Shooting Robert King (aka Blood Trail): follows an aspiring war photographer through 15 years and three conflicts. First off, Robert King is a total asshat. We meet him as a young – egotistical – douche, and see him grow to a middle-aged cold-and-jaded douche. He comes across as the worst parts of the psychotic “Cool Ethan” from Slackers and the grating Josh from Generation Kill (the singing driver). A lot of the “OMG” moments feel set up, or are ridiculously convenient. For a documentary about a photographer, there’s not actually a lot of his work, and it’s mostly nondescript handheld footage from his freelance cameramen buddies in the ‘good old days’. What’s weird is that he clearly wanted to film a documentary from day 1 of his career – hence the abundance of ‘look at me’ and ‘look at the peril’ type interviews he did.
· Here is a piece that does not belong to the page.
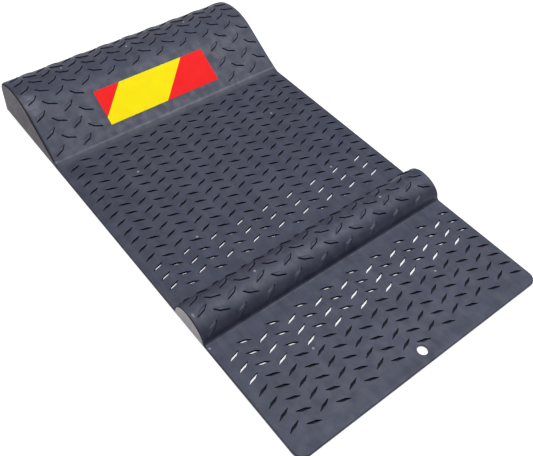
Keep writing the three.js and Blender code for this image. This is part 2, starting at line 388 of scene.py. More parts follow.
def top_rise(y):
    return float(np.interp(y, TOP.y, TOP.z)) - PLATE_TOP


def under_label(row, column):
    return row < LABEL_ROWS and column in LABEL_COLUMNS


# ---------- bars standing on the humps ----------

# Height, wear and painted shadow of a bar against distance in from its outline: a small root fillet and a
# steep side, darkened as painted shadow, a soft rubbed top edge that also paints a highlight, and a less
# rubbed top
BAR_INSET = [-0.6, -0.4, 0.3, 0.55, 0.9]
BAR_LIFT = [0.0, 0.06, 0.8, 0.96, 1.0]
BAR_WEAR_AND_SHADE = [0.0, -0.8, -1.0, 0.7, 0.2]
BAR_SURROUND = 0.85
BAR_MARGIN = 0.1
# The share of their height that bars keep as they near the back of the stop hump
BAR_FADE_Y, BAR_FADE = (210, 221), (1, 0.5)


def bar_outlines():
    """Each bar's outline in the unrolled (x, s) plane."""
    outlines = []
    for bars, skip in ((APPROACH_BARS, None), (STOP_BARS, under_label)):
        shapes = parallelogram(bars["tip"], bars["corner"], BAR_ROUNDING)
        for x, y, lean in lattice(bars, bars["pitch"], BAR_FORWARD_X, BAR_BACKWARD_X, top_rise, skip):
            plan = shapes[lean] + (x, y)
            outlines.append(np.column_stack([plan[:, 0], TOP.s_of(plan[:, 1])]))
    return outlines


def inside_distance(points, outline):
    """How far points lie inside a convex outline, negative outside it."""
    nxt = np.roll(outline, -1, axis=0)
    edge = nxt - outline
    length = (edge ** 2).sum(axis=1)
    away = points[:, None, :] - outline[None]
    share = np.clip((away * edge).sum(axis=2) / length, 0, 1)
    gap = np.linalg.norm(away - share[..., None] * edge, axis=2).min(axis=1)
    inward = edge[:, 0] * away[..., 1] - edge[:, 1] * away[..., 0]
    return np.where((inward > -1e-7).all(axis=1), gap, -gap)


def facing_front(points, outline):
    """Which points lie on the half of a bar that faces the front edge."""
    centre = outline.mean(axis=0)
    reach = outline - centre
    tip = reach[np.linalg.norm(reach, axis=1).argmax()]
    tip = tip if tip[0] > 0 else -tip
    return (points - centre) @ np.array([-tip[1], tip[0]]) < 0


def bar_lift(points, outlines):
    """Height of the bars over the smooth surface at points of the unrolled plane, and their wear and painted
    shadow.
    """
    lift, wear_and_shade = np.zeros(len(points)), np.zeros(len(points))
    reach = -BAR_INSET[0] + BAR_MARGIN
    for outline in outlines:
        low, high = outline.min(axis=0) - reach, outline.max(axis=0) + reach
        near = np.where(((points > low) & (points < high)).all(axis=1))[0]
        if len(near):
            share = np.interp(inside_distance(points[near], outline), BAR_INSET, BAR_LIFT)
            rub_and_shade = np.interp(share, BAR_LIFT, BAR_WEAR_AND_SHADE)
            # Painted shadow: the dark root and side are kept only on the half of a bar that faces the front
            # edge
            unshaded_back_half = (rub_and_shade < 0) & ~facing_front(points[near], outline)
            fade = np.interp(TOP.at(outline[:, 1].mean())[0], BAR_FADE_Y, BAR_FADE)
            higher = share * BAR_HEIGHT * fade > lift[near]
            lift[near] = np.where(higher, share * BAR_HEIGHT * fade, lift[near])
            wear_and_shade[near] = np.where(higher, np.where(unshaded_back_half, 0, rub_and_shade), wear_and_shade[near])
    return lift, wear_and_shade


# ---------- mesh building ----------

# Material slots of the moulding, and the wear below which a face gets the near-black one of painted shade
PLAIN, SHADED, SIDE = 0, 1, 2
SHADED_BELOW = -0.6
MERGE_DISTANCE = 0.002
SHARP_ANGLE = math.radians(50)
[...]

There are a couple of more disturbing / shocking moments – pics of dead bodies, and bombing / war aftermath; and a boring deer-hunting simile / parallel that is just unnecessary filler. The best part of the documentary is a 2-minute montage of his best photos; however the best thing on the disc is a 5-minute slide show in the extras – which are more powerful, interesting and tell a better story than the full-length 80-minute documentary. Most annoyingly, the doc doesn’t tell you anything about the wars he’s covering, showing only Robert King trying to make it all about him. Whilst his story is remarkable, having such an unlikeable person at the centre of this makes it very hard to appreciate.